I've never used any of these (and they aren't strictly FIELD recorders), but the Zoom R16 can record from 8 XLR mic inputs simultaneously. (Correcting here to include Richard Crowley's note about phantom power only being on inputs 5 and 6.)

Street price is $400 and it gets good reviews.

Comes with an AC adapter or can use 6xAA batteries for 4.5 hours WITHOUT the phantom power on.

The are several other models in this category of music-style recorders with 8 simultaneous XLR inputs, like the TASCAM DP-32SD for $500 or the Zoom R24 also for $500.
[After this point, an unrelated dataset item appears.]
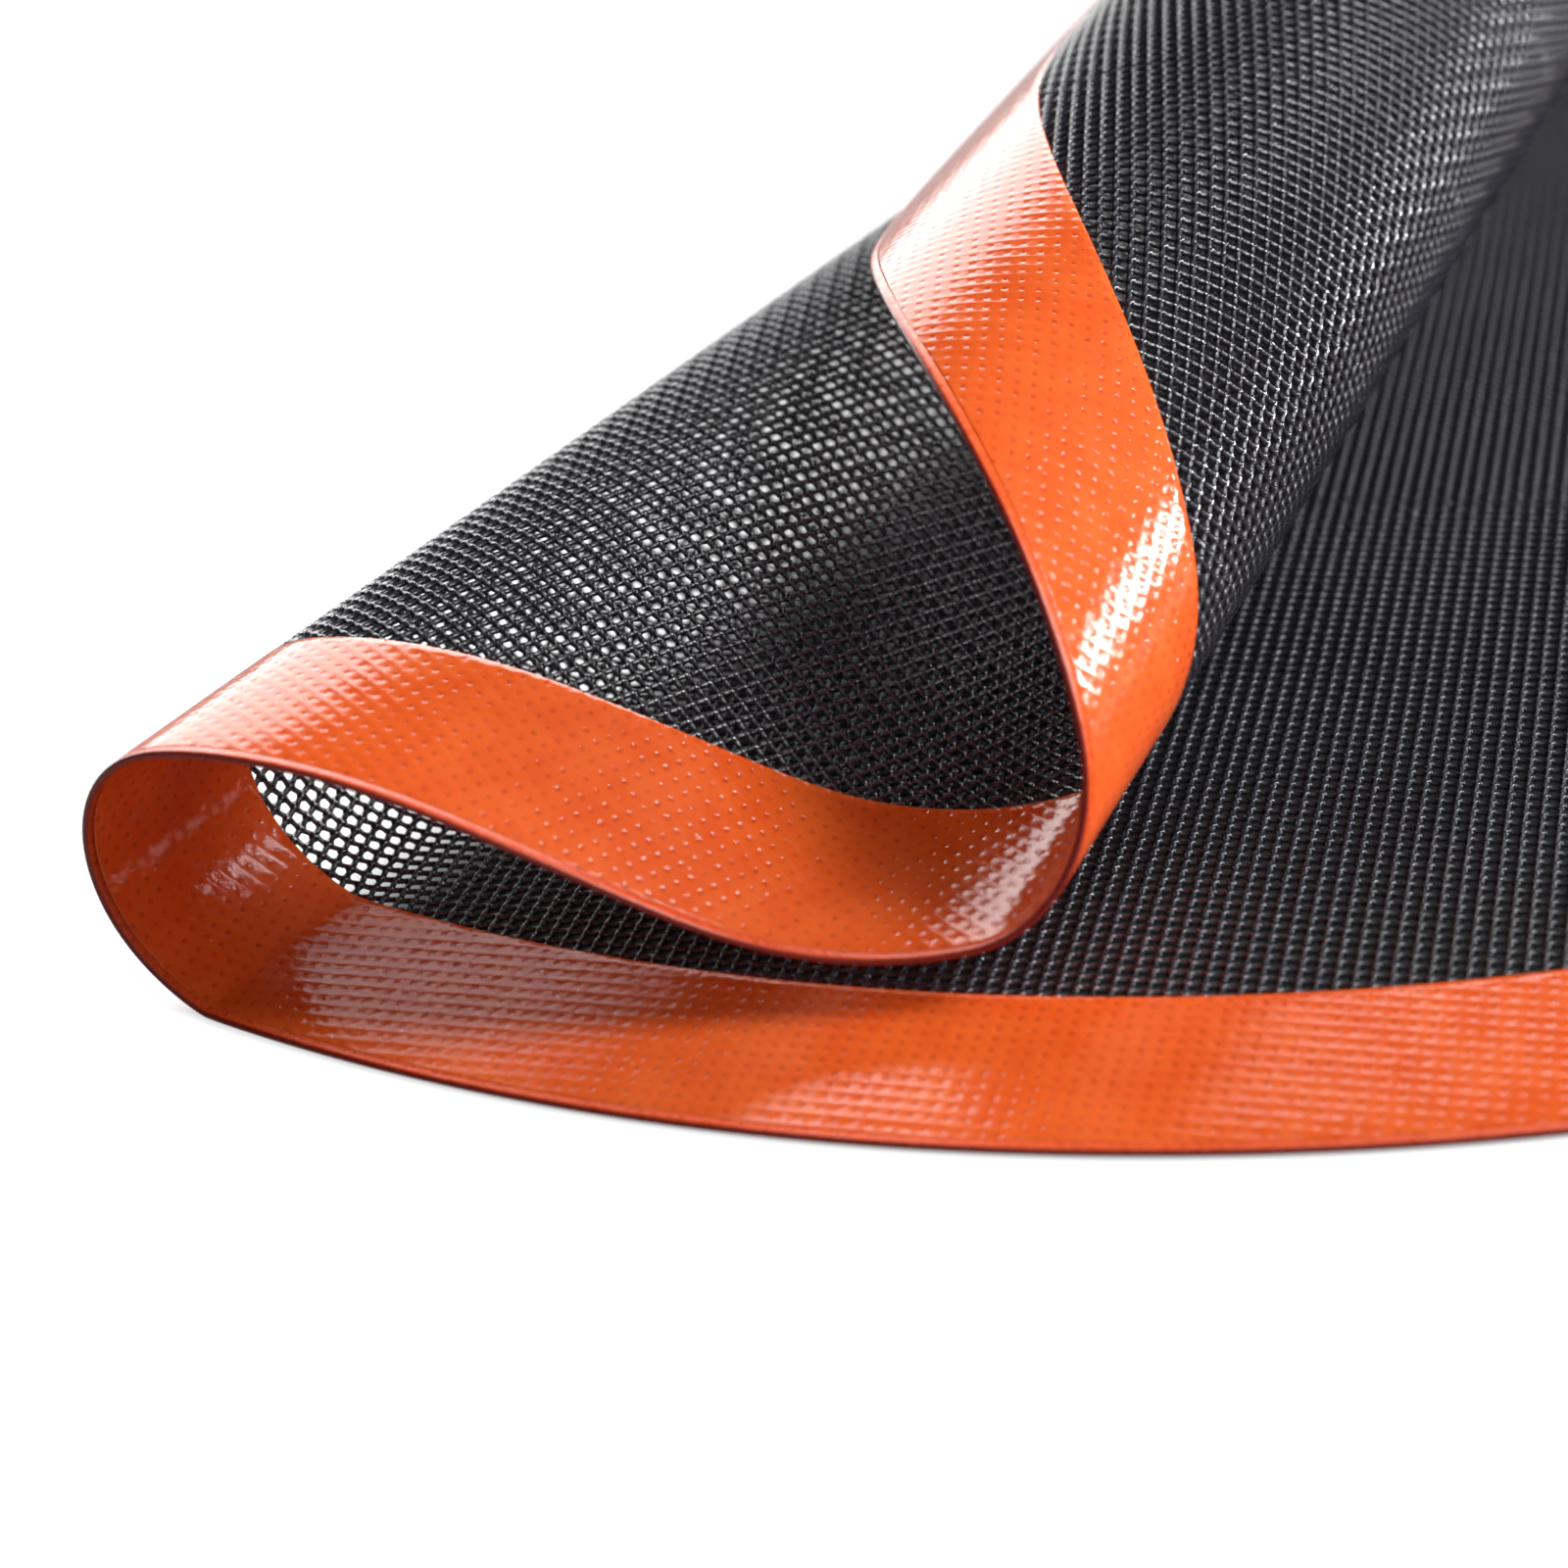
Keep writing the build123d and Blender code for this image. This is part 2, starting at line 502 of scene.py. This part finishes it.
def dust_group():
    """A few pale specks of dust, in patches, from places on the flat mat."""
    inputs = [
        ("Place", "NodeSocketVector", (0, 0, 0)),
        ("Scale", "NodeSocketFloat", 900.0),
        ("Amount", "NodeSocketFloat", 0.5),
    ]
    group, start, end = group_of("dust", inputs, ["Mask"])
    spots = group.nodes.new("ShaderNodeTexVoronoi")
    spots.inputs["Randomness"].default_value = 1.0
    link(group, start.outputs["Place"], spots.inputs["Vector"])
    link(group, start.outputs["Scale"], spots.inputs["Scale"])
    small = ramp_node(group, spots.outputs["Distance"], low=0.1, high=0.06)
    parts = group.nodes.new("ShaderNodeSeparateColor")
    link(group, spots.outputs["Color"], parts.inputs["Color"])
    few = math_node(group, "LESS_THAN", parts.outputs[0], start.outputs["Amount"])
    uneven = noise_node(group, start.outputs["Place"], scale=60, detail=2)
    patches = ramp_node(group, uneven, low=0.4, high=0.65)
    specks = math_node(group, "MULTIPLY", small, few)
    link(group, math_node(group, "MULTIPLY", specks, patches), end.inputs["Mask"])
    return group


weave_print = weave_print_group()
dust = dust_group()


def stored_vector(tree, name):
    """A vector that is stored for each point of the piece."""
    node = tree.nodes.new("ShaderNodeAttribute")
    node.attribute_type = "GEOMETRY"
    node.attribute_name = name
    return node.outputs["Vector"]


def new_material(name):
    """A material, its node tree and its shader, with the place on the flat mat to work from."""
    material = bpy.data.materials.new(name)
    material.use_nodes = True
    tree = material.node_tree
    return material, tree, tree.nodes["Principled BSDF"], stored_vector(tree, "flat_place")


def placed_group(tree, group, place, **values):
    """A node group that works from a place on the flat mat, with these values."""
    node = tree.nodes.new("ShaderNodeGroup")
    node.node_tree = group
    link(tree, place, node.inputs["Place"])
    for socket, value in values.items():
        node.inputs[socket].default_value = value
    return node


def dusted(tree, place, colour, dust_colour, scale, amount):
    """A colour with specks of dust on it."""
    specks = placed_group(tree, dust, place, Scale=scale, Amount=amount)
    return colour_mix(tree, specks.outputs["Mask"], colour, dust_colour)


def bump_node(tree, height, strength, normal=None):
    """The surface's direction, tilted by a relief."""
    node = tree.nodes.new("ShaderNodeBump")
    node.inputs["Strength"].default_value = strength
    node.inputs["Distance"].default_value = bump_depth
    link(tree, height, node.inputs["Height"])
    if normal is not None:
        link(tree, normal, node.inputs["Normal"])
    return node.outputs["Normal"]


def coated_mesh_material():
    """Dark silicone over glass yarn, glossiest and fullest where the yarns cross."""
    crossing_gloss = 0.22
    crossing_coat = 0.8
    crossing_relief = 4.0
    crown_share = 0.5
    material, tree, shader, place = new_material("coated_mesh")
    grain = noise_node(tree, place, scale=2600, detail=3, roughness=0.6)
    shades = noise_node(tree, place, scale=45, detail=3)
    colour = colour_mix(tree, noise_spread(tree, shades), mesh_dark, mesh_light)
    colour = dusted(tree, place, colour, mesh_dust, scale=1100.0, amount=0.22)
    link(tree, colour, shader.inputs["Base Color"])
    crossings = placed_group(tree, weave_print, place).outputs["Crossings"]
    smoothed = math_node(tree, "MULTIPLY", crossings, -crossing_gloss)
    grainy = noise_spread(tree, grain, new_low=0.29, new_high=0.37)
    link(tree, math_node(tree, "ADD", smoothed, grainy), shader.inputs["Roughness"])
    coat = math_node(tree, "MULTIPLY", crossings, crossing_coat)
    link(tree, coat, shader.inputs["Coat Weight"])
    shader.inputs["Coat Roughness"].default_value = 0.07

    # The crown evens out the small slopes of the yarns, so that the light falls on them as on a sheet
    crown_shares = (crown_share, crown_share, crown_share)
    normal = tree.nodes.new("ShaderNodeNewGeometry").outputs["Normal"]
    crown = stored_vector(tree, "crown")
    flatter = vector_node(tree, "MULTIPLY_ADD", crown, crown_shares, normal).outputs["Vector"]
    evened = vector_node(tree, "NORMALIZE", flatter).outputs["Vector"]
    relief = math_node(tree, "MULTIPLY_ADD", crossings, crossing_relief, grain)
    link(tree, bump_node(tree, relief, strength=0.9, normal=evened), shader.inputs["Normal"])
    shader.inputs["Specular IOR Level"].default_value = 1.0
    return material


def border_silicone_material():
    """Orange silicone with the weave showing through as ribs, dimples and pits, the dimples and pits
    darkened by painted shade.
    """
    away_rib_share = 0.45
    dimple_painted_shade = 0.45
    pit_painted_shade = 0.5
    grain_share = 0.8
    material, tree, shader, place = new_material("border_silicone")
    weave = placed_group(tree, weave_print, place, Across=1.0, Away=away_rib_share)
    mottle = noise_node(tree, place, scale=240, detail=4, roughness=0.6)
    colour = colour_mix(tree, noise_spread(tree, mottle), border_dark, border_light)
    # Painted shade: the dimples over the holes are darkened towards a deep red
    dimples = math_node(tree, "MULTIPLY", weave.outputs["Dimples"], dimple_painted_shade)
    colour = colour_mix(tree, dimples, colour, painted_dimple_shade)
    # Painted shade: the pits in some of the holes are darkened nearly to black
    pits = math_node(tree, "MULTIPLY", weave.outputs["Pits"], pit_painted_shade)
    colour = colour_mix(tree, pits, colour, painted_pit_shade)
    colour = dusted(tree, place, colour, border_dust, scale=800.0, amount=0.3)
    link(tree, colour, shader.inputs["Base Color"])
    gloss = noise_spread(tree, mottle, new_low=0.08, new_high=0.15)
    link(tree, gloss, shader.inputs["Roughness"])
    grain = noise_node(tree, place, scale=1900, detail=3, roughness=0.6)
    relief = math_node(tree, "MULTIPLY_ADD", grain, grain_share, weave.outputs["Height"])
    link(tree, bump_node(tree, relief, strength=0.8), shader.inputs["Normal"])
    shader.inputs["Specular IOR Level"].default_value = 0.45
    shader.inputs["Subsurface Weight"].default_value = 0.25
    shader.inputs["Subsurface Radius"].default_value = (1.0, 0.25, 0.08)
    shader.inputs["Subsurface Scale"].default_value = 0.0015
    return material


def rim_silicone_material():
    """The edge bead, orange on its faces, and dark red and a little rough on its outer edge."""
    edge_fade_start = 0.0003
    edge_fade_end = 0.0001
    material, tree, shader, place = new_material("rim_silicone")
    worn = noise_node(tree, place, scale=1500, detail=4, roughness=0.7)
    orange = colour_mix(tree, noise_spread(tree, worn), rim_dark, rim_light)
    radius = vector_node(tree, "LENGTH", place).outputs["Value"]
    edge = ramp_node(tree, radius, mat_radius - edge_fade_start, mat_radius - edge_fade_end)
    link(tree, colour_mix(tree, edge, orange, rim_edge), shader.inputs["Base Color"])
    rough = noise_spread(tree, worn, new_low=0.22, new_high=0.4)
    link(tree, rough, shader.inputs["Roughness"])
    link(tree, bump_node(tree, worn, strength=0.5), shader.inputs["Normal"])
    return material


panels = mesh_in_panels(coated_mesh_material())
border = ring_piece("silicone_border", border_section(), ring_spokes, border_silicone_material())
rim = ring_piece("border_rim_bead", rim_section(), ring_spokes, rim_silicone_material())

for piece in [panel[0] for panel in panels]:
    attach(piece, "root")
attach(border, "root")
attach(rim, "root")
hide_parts("glass_cloth_core", "silicone_coat_upper", "silicone_coat_lower")
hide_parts("border_film_upper", "border_film_lower")
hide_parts("border_rim")

# The floor glows beyond the mat's circle and under its lifted side, and is grey under the flat part
floor_size = 12
floor_grey = 0.3
floor_bounce = 0.15
circle_glow_start = mat_radius - 0.002
circle_glow_full = mat_radius + 0.001
fold_line = lift_start - flat_middle
fold_glow_start = fold_line - 0.016
fold_glow_full = fold_line - 0.028


def white_table_material():
    """A table that shows as pure white, and lights what stands on it much less than that."""
    material = bpy.data.materials.new("white_table")
    material.use_nodes = True
    tree = material.node_tree
    shader = tree.nodes["Principled BSDF"]
    shader.inputs["Base Color"].default_value = (floor_grey, floor_grey, floor_grey, 1)
    shader.inputs["Roughness"].default_value = 0.7
    shader.inputs["Specular IOR Level"].default_value = 0.1
    shader.inputs["Emission Color"].default_value = (1, 1, 1, 1)
    place = tree.nodes.new("ShaderNodeTexCoord").outputs["Object"]
    from_mat = vector_node(tree, "DISTANCE", place, (-flat_middle, 0, 0)).outputs["Value"]
    parts = tree.nodes.new("ShaderNodeSeparateXYZ")
    link(tree, place, parts.inputs["Vector"])
    beyond = ramp_node(tree, from_mat, circle_glow_start, circle_glow_full)
    left = ramp_node(tree, parts.outputs["X"], fold_glow_start, fold_glow_full)
    lit_place = math_node(tree, "MAXIMUM", beyond, left)
    seen = tree.nodes.new("ShaderNodeLightPath").outputs["Is Camera Ray"]
    seen_or_bounced = math_node(tree, "MAXIMUM", seen, floor_bounce)
    glow = math_node(tree, "MULTIPLY", lit_place, seen_or_bounced)
    link(tree, glow, shader.inputs["Emission Strength"])
    return material


bpy.ops.object.select_all(action="DESELECT")
bpy.ops.mesh.primitive_plane_add(size=floor_size, location=(0, 0, 0))
floor = bpy.context.object
floor.name = "floor"
floor.data.materials.append(white_table_material())

# The camera, and the place that it focuses on, at the near end of the folds
camera_place = (0.05865, -0.24332, 0.11171)
camera_turns = (58.233, 6.814, 38.019)
lens_length = 64.39
sensor_width = 36
nearest_seen = 0.01
lens_stop = 21
focus_place = (-0.06, -0.11, 0.015)

camera_data = bpy.data.cameras.new("camera")
camera = bpy.data.objects.new("camera", camera_data)
bpy.context.scene.collection.objects.link(camera)
camera.location = camera_place
camera.rotation_euler = [radians(turn) for turn in camera_turns]
camera_data.lens = lens_length
camera_data.sensor_width = sensor_width
camera_data.clip_start = nearest_seen
focus = bpy.data.objects.new("focus", None)
bpy.context.scene.collection.objects.link(focus)
focus.location = focus_place
camera_data.dof.use_dof = True
camera_data.dof.focus_object = focus
camera_data.dof.aperture_fstop = lens_stop
bpy.context.scene.camera = camera

# The studio's backdrop: how high it reaches, which way it lies and how bright it is
backdrop_top = 0.635
backdrop_full = 0.585
backdrop_heading = (-0.77, 0.64)
backdrop_side = 0.72
backdrop_side_full = 0.84
backdrop_light = 5


def studio_world():
    """A bright backdrop low behind the mat, and a dimmer room, lightest overhead and to the right."""
    world = bpy.data.worlds.new("studio")
    world.use_nodes = True
    tree = world.node_tree
    background = tree.nodes["Background"]
    parts = tree.nodes.new("ShaderNodeSeparateXYZ")
    direction = tree.nodes.new("ShaderNodeTexCoord").outputs["Generated"]
    link(tree, direction, parts.inputs["Vector"])
    right, back, up = parts.outputs
    low = ramp_node(tree, up, backdrop_top, backdrop_full)
    heading_x = math_node(tree, "MULTIPLY", right, backdrop_heading[0])
    heading_y = math_node(tree, "MULTIPLY", back, backdrop_heading[1])
    towards = math_node(tree, "ADD", heading_x, heading_y)
    behind = ramp_node(tree, towards, backdrop_side, backdrop_side_full)
    bright = math_node(tree, "MULTIPLY", low, behind)
    above = ramp_node(tree, up, low=0.0, high=0.9, new_low=0.08, new_high=0.4)
    from_right = ramp_node(tree, right, low=-0.5, high=0.5, new_low=0.1, new_high=1.1)
    room = math_node(tree, "MULTIPLY", above, from_right)
    lit = math_node(tree, "MULTIPLY_ADD", bright, backdrop_light, room)
    seen = tree.nodes.new("ShaderNodeLightPath").outputs["Is Camera Ray"]
    link(tree, math_node(tree, "MAXIMUM", lit, seen), background.inputs["Strength"])
    background.inputs["Color"].default_value = (1, 1, 1, 1)
    return world


def softbox(name, place, width, height, power):
    """A rectangular light at this place, turned towards the mat."""
    bpy.ops.object.light_add(type="AREA", location=place)
    light = bpy.context.object
    light.name = name
    light.data.shape = "RECTANGLE"
    light.data.size = width
    light.data.size_y = height
    light.data.energy = power
    light.rotation_euler = (-light.location).to_track_quat("-Z", "Y").to_euler()
    return light


bpy.context.scene.view_settings.view_transform = "Standard"
bpy.context.scene.world = studio_world()

# The side light colours the silicone without a sheen, and the glint light beside it sparkles
softbox("key_softbox", place=(0.66, 0.4, 0.9), width=0.45, height=0.45, power=12)
side = softbox("side_softbox", place=(0.7, 0.9, 0.27), width=0.95, height=0.55, power=15)
side.visible_glossy = False
softbox("glint_softbox", place=(0.66, 0.94, 0.28), width=0.19, height=0.17, power=4.5)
The Tascam will supply phantom power to all 8 XLR inputs, using two switches to power inputs A-D and E-H separately. I haven't checked how many XLR inputs on the R24 can actually be phantom powered.

The Tascam doesn't have an internal battery option but a battery adapter wouldn't be hard to achieve. It draws 12 watts with phantom power ON and the input faders and screen are nicer than the Zoom's.

The R24 can use 6xAA batteries like the R16 and has the same rated battery life with phantom OFF.

With phantom power on, I'd probably rig up a larger battery supply if AC power isn't available.

How "portable" does this recorder need to be for your situation?

Last edited by Jay Massengill; March 22nd, 2015 at 08:55 PM.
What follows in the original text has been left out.